At any moment, they expected to be ordered up to follow them.
Finally the decision was made and for now, Harry’s 6th Royal West Kents were stood down.
That is, until the late afternoon, when orders were received for the Battalion to capture the Brown Line which this morning had been murderously impossible.
They were to go over the top at 9.45pm under cover of the spring night.
This was it, then.
He’d had no sleep. Everything Harry had endured, the times he’d waited fearfully to see if his mother would get home drunk or not at all, every loss and every little victory, the girls who’d smiled at him, the gardens he’d tended and the plants he’d cherished, the life he’d carved out for himself in Canada, even the punishment he’d taken for eating his emergency biscuit the week before, had brought him to this moment.

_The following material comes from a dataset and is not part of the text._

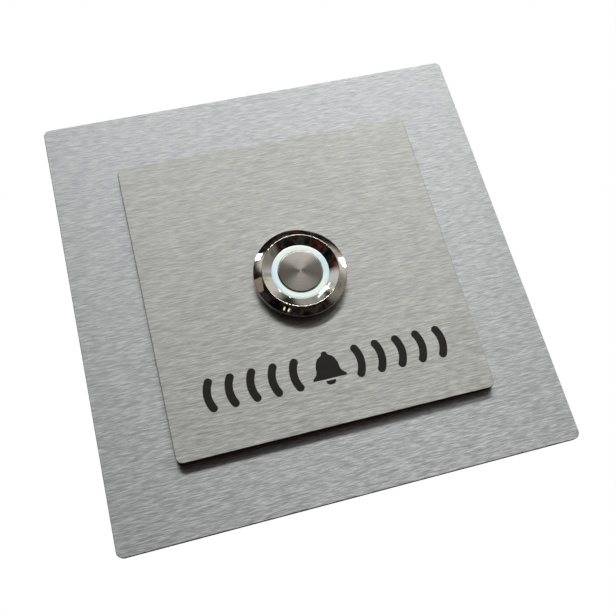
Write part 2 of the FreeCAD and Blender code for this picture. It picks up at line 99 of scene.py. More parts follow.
brushing = {
    "coarseLength": 2.6, "coarseWidth": 2.1, "coarseShare": 0.25, "coarseSeed": 7.0,
    "darkAt": 0.37, "middleAt": 0.5, "lightAt": 0.63, "edgeTilt": 0.55, "faceTilt": 0.97,
    "reliefDepth": 0.02, "smoothest": 0.47, "roughest": 0.63, "stretch": 0.8, "relief": 0.6,
}


def brushedStainless(name, look):
    # 304 stainless sheet with a linear belt finish: short bright and dark hairs along X, and
    # a highlight that stretches across them. The laser-cut edges are dark with oxide.
    b = brushing
    finish, tree = newFinish(name)
    place = addNode(tree, "ShaderNodeTexCoord")
    fineLength, fineWidth = look["hairLength"], look["hairWidth"]
    hairs = []
    for length, width, seed in (
            (fineLength, fineWidth, 0.0),
            (fineLength * b["coarseLength"], fineWidth * b["coarseWidth"], b["coarseSeed"])):
        stretch = addNode(tree, "ShaderNodeMapping", {
            "Vector": place.outputs["Object"],
            "Location": (seed, seed, seed),
            "Scale": (1 / (length * mm), 1 / (width * mm), 1 / (width * mm))})
        hairs.append(addNode(tree, "ShaderNodeTexNoise", {
            "Vector": stretch.outputs[0], "Scale": 1.0, "Detail": 3.0, "Roughness": 0.6}))
    both = addNode(tree, "ShaderNodeMix", {
        "Factor": b["coarseShare"], "A": hairs[0].outputs[0],
        "B": hairs[1].outputs[0]}, data_type="FLOAT")
    tone = addNode(tree, "ShaderNodeValToRGB", {"Fac": both.outputs[0]}, stops=(
        (b["darkAt"], look["dark"]), (b["middleAt"], look["middle"]),
        (b["lightAt"], look["light"])))
    facing = addNode(tree, "ShaderNodeSeparateXYZ", {"Vector": place.outputs["Normal"]})
    level = addNode(tree, "ShaderNodeMath", {0: facing.outputs["Y"]}, operation="ABSOLUTE")
    face = addNode(tree, "ShaderNodeMapRange", {
        "Value": level.outputs[0], "From Min": b["edgeTilt"], "From Max": b["faceTilt"]})
    skin = addNode(tree, "ShaderNodeMix", {
        0: face.outputs[0], 6: hexColour(look["cut"]), 7: tone.outputs[0]}, data_type="RGBA")
    gloss = addNode(tree, "ShaderNodeMapRange", {
        "Value": both.outputs[0], "From Min": 0.3, "From Max": 0.7,
        "To Min": b["smoothest"], "To Max": b["roughest"]})
    relief = addNode(tree, "ShaderNodeBump", {
        "Strength": b["relief"], "Distance": b["reliefDepth"] * mm, "Height": both.outputs[0]})
    across = addNode(tree, "ShaderNodeTangent", direction_type="RADIAL", axis="X")
    metal = addNode(tree, "ShaderNodeBsdfPrincipled", {
        "Base Color": skin.outputs[2], "Metallic": 1.0, "Roughness": gloss.outputs[0],
        "Anisotropic": b["stretch"], "Normal": relief.outputs[0],
        "Tangent": across.outputs[0]})
    closeFinish(tree, metal)
    return finish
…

Now he would have to find the courage to attack the same objective that had seen hundreds of men cut down that same morning.
Their watches ticked down and the whistles blew.
“The attack was unsuccessful,” says the war diary, “being beaten back by intense machine gun fire from both flanks and from the front. Casualties: 12 Officers & 250 Other Ranks.”
And Harry disappeared forever.
A few weeks later, Elizabeth received a letter from the surviving NCOs and men of Harry’s platoon, expressing their deep sympathy at his loss and saying that he was looked up to by all of them as a good soldier.
Harry’s body was never recovered and he is remembered on the Arras Memorial.
He didn’t have to come back from Canada to enlist; he could have stayed safely across the Atlantic.
But though there are millions like it, this British War Medal, engraved with his name around the rim, shines with his strength of character in surviving all that he did without losing himself, and his enormous courage when it mattered most.
His medal has now found its way to me, and I will treasure it always.
Maybe we could all eat a biscuit or two in honour of Harry on 3rd May: his anniversary.